Conjur — A senhora é a favor da entrada de escritórios estrangeiros no Brasil?
Carmen Fontenelle — Não. Sou contra. Eu acho que nós temos que lutar pela nossa autonomia. Existe uma legislação especial que permite fazer uma ou outra parceria. Mas a gente deve, cada vez mais, lutar pela nossa autonomia e soberania. Nós temos excelentes profissionais no Brasil. Deve-se abrir para certas condições, parcerias, mas não podemos ser engolidos. Eles vão querer baratear os serviços, nos submeter. E nós brigamos durante 500 anos por uma soberania.
ConJur — O aumento do acesso à Justiça superlotou o Judiciário?
Carmen Fontenelle — Isso é bom! O Judiciário é que tem que se preparar. Nós, advogados, estamos preparados. E esse preparo é uma grande luta que nós temos que cobrar do Judiciário. Podemos também oferecer parcerias, para movimentos como mutirões, por exemplo. Eles têm dinheiro, poder e possibilidade de acolher essa fome de cidadania. Essa morosidade do Judiciário é uma das grandes mazelas do nosso país. É idêntico aos problemas com saúde, violência e corrupção.
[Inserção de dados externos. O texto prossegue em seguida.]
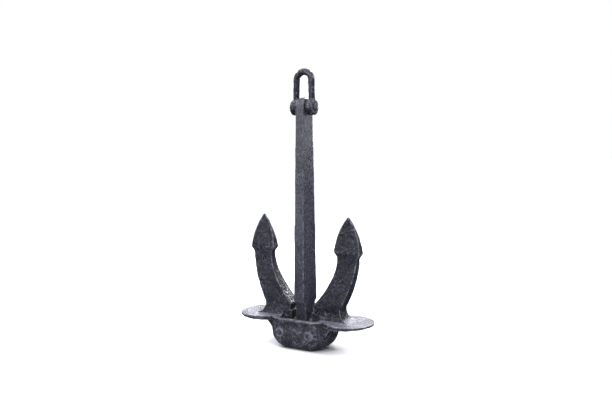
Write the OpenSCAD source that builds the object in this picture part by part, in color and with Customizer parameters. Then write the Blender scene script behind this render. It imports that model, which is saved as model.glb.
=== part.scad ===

Tudo isso está corroendo esse grande país que nós estamos criando.
ConJur — Qual é o maior problema da Justiça brasileira?
Carmen Fontenelle — A morosidade e a corrupção
ConJur — Como os Tribunais de Ética e Disciplina da OAB funcionam e como deveriam funcionar?
Carmen Fontenelle — Tecnicamente, eles funcionam para que a ética do advogado seja sempre preservada. Então, o que um faz de errado, suja todo mundo, choca uma sociedade. O TED não é um tribunal de inquisição, de perseguição, é um tribunal para que não seja maculada a imagem do advogado.
ConJur — O que as Caixas de Assistência dão aos advogados e o que deveriam dar?
Carmen Fontenelle — A atual gestão simplesmente passou o plano de saúde para outra carteira, para Unimed, e, hoje, a Caixa de Assistência tem planos funerários, dá uma assistência pequena ao advogado que está passando necessidade. Nós já fizemos muito, mas, infelizmente, agora, está apagado de novo.
ConJur — Como a senhora define a candidatura?
Carmen Fontenelle — A nossa candidatura é muito bonita, é a OAB para os advogados e para o cidadão.